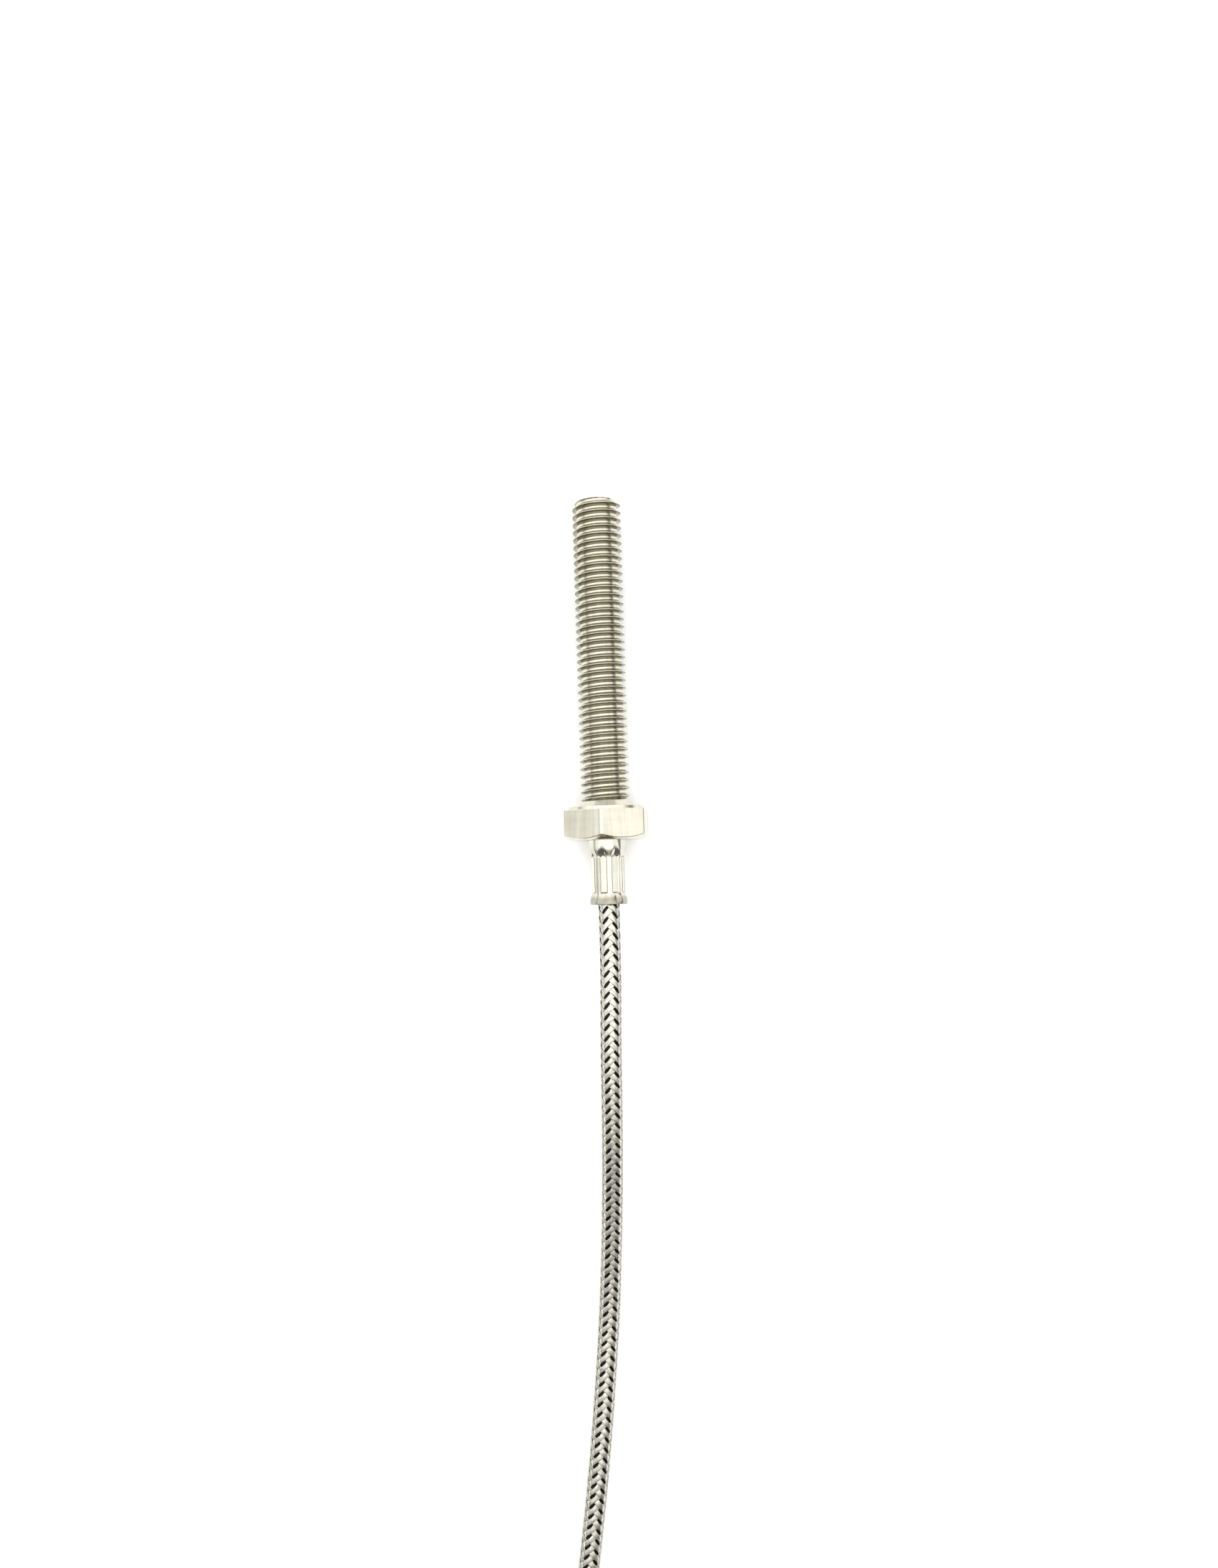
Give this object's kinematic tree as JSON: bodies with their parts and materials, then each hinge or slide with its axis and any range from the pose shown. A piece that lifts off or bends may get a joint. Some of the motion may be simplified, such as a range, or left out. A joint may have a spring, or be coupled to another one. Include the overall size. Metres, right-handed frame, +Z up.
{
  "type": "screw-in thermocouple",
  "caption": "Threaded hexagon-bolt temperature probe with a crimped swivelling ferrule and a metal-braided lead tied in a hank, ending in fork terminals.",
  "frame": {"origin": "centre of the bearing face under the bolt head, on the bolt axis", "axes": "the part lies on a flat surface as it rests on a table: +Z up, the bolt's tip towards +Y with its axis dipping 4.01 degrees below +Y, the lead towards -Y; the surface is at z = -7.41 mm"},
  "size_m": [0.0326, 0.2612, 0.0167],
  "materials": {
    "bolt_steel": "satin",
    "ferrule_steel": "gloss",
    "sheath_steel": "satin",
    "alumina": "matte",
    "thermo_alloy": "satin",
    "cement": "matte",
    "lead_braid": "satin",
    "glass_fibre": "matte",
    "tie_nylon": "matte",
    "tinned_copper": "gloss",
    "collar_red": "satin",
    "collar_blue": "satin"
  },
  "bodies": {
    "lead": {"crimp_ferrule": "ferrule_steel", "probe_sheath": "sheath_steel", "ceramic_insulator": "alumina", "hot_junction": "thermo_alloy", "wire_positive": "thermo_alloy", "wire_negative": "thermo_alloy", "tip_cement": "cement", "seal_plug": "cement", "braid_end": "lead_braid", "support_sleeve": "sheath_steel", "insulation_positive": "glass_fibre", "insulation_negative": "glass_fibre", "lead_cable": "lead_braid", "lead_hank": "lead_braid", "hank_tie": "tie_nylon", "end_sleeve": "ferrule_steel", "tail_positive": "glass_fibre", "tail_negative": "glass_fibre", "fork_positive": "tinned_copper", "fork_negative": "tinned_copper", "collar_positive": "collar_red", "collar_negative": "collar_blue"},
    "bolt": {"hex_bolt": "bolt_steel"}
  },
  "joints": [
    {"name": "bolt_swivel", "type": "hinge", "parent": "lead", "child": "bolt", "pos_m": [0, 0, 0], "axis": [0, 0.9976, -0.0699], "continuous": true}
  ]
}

» Task statement: Extract the full listing above without altering anything.

» Written solution:
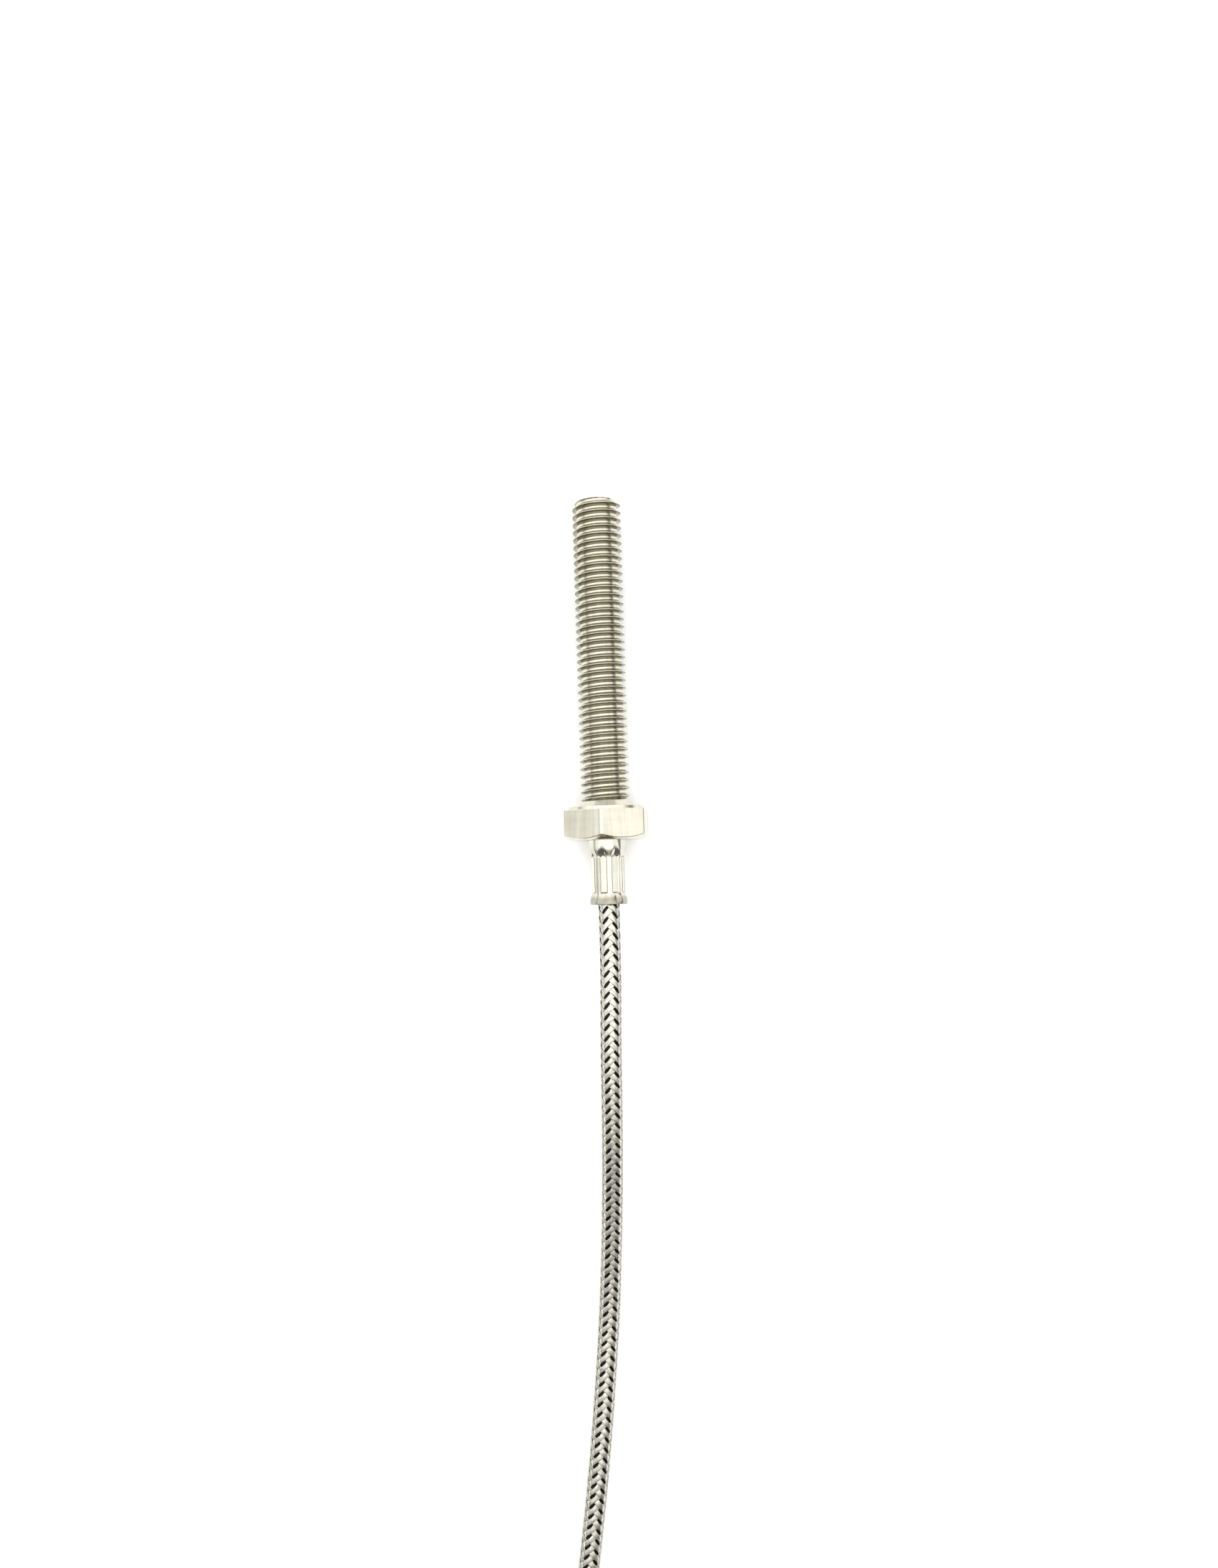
Give this object's kinematic tree as JSON: bodies with their parts and materials, then each hinge or slide with its axis and any range from the pose shown. A piece that lifts off or bends may get a joint. Some of the motion may be simplified, such as a range, or left out. A joint may have a spring, or be coupled to another one. Include the overall size. Metres, right-handed frame, +Z up.
{
  "type": "screw-in thermocouple",
  "caption": "Threaded hexagon-bolt temperature probe with a crimped swivelling ferrule and a metal-braided lead tied in a hank, ending in fork terminals.",
  "frame": {"origin": "centre of the bearing face under the bolt head, on the bolt axis", "axes": "the part lies on a flat surface as it rests on a table: +Z up, the bolt's tip towards +Y with its axis dipping 4.01 degrees below +Y, the lead towards -Y; the surface is at z = -7.41 mm"},
  "size_m": [0.0326, 0.2612, 0.0167],
  "materials": {
    "bolt_steel": "satin",
    "ferrule_steel": "gloss",
    "sheath_steel": "satin",
    "alumina": "matte",
    "thermo_alloy": "satin",
    "cement": "matte",
    "lead_braid": "satin",
    "glass_fibre": "matte",
    "tie_nylon": "matte",
    "tinned_copper": "gloss",
    "collar_red": "satin",
    "collar_blue": "satin"
  },
  "bodies": {
    "lead": {"crimp_ferrule": "ferrule_steel", "probe_sheath": "sheath_steel", "ceramic_insulator": "alumina", "hot_junction": "thermo_alloy", "wire_positive": "thermo_alloy", "wire_negative": "thermo_alloy", "tip_cement": "cement", "seal_plug": "cement", "braid_end": "lead_braid", "support_sleeve": "sheath_steel", "insulation_positive": "glass_fibre", "insulation_negative": "glass_fibre", "lead_cable": "lead_braid", "lead_hank": "lead_braid", "hank_tie": "tie_nylon", "end_sleeve": "ferrule_steel", "tail_positive": "glass_fibre", "tail_negative": "glass_fibre", "fork_positive": "tinned_copper", "fork_negative": "tinned_copper", "collar_positive": "collar_red", "collar_negative": "collar_blue"},
    "bolt": {"hex_bolt": "bolt_steel"}
  },
  "joints": [
    {"name": "bolt_swivel", "type": "hinge", "parent": "lead", "child": "bolt", "pos_m": [0, 0, 0], "axis": [0, 0.9976, -0.0699], "continuous": true}
  ]
}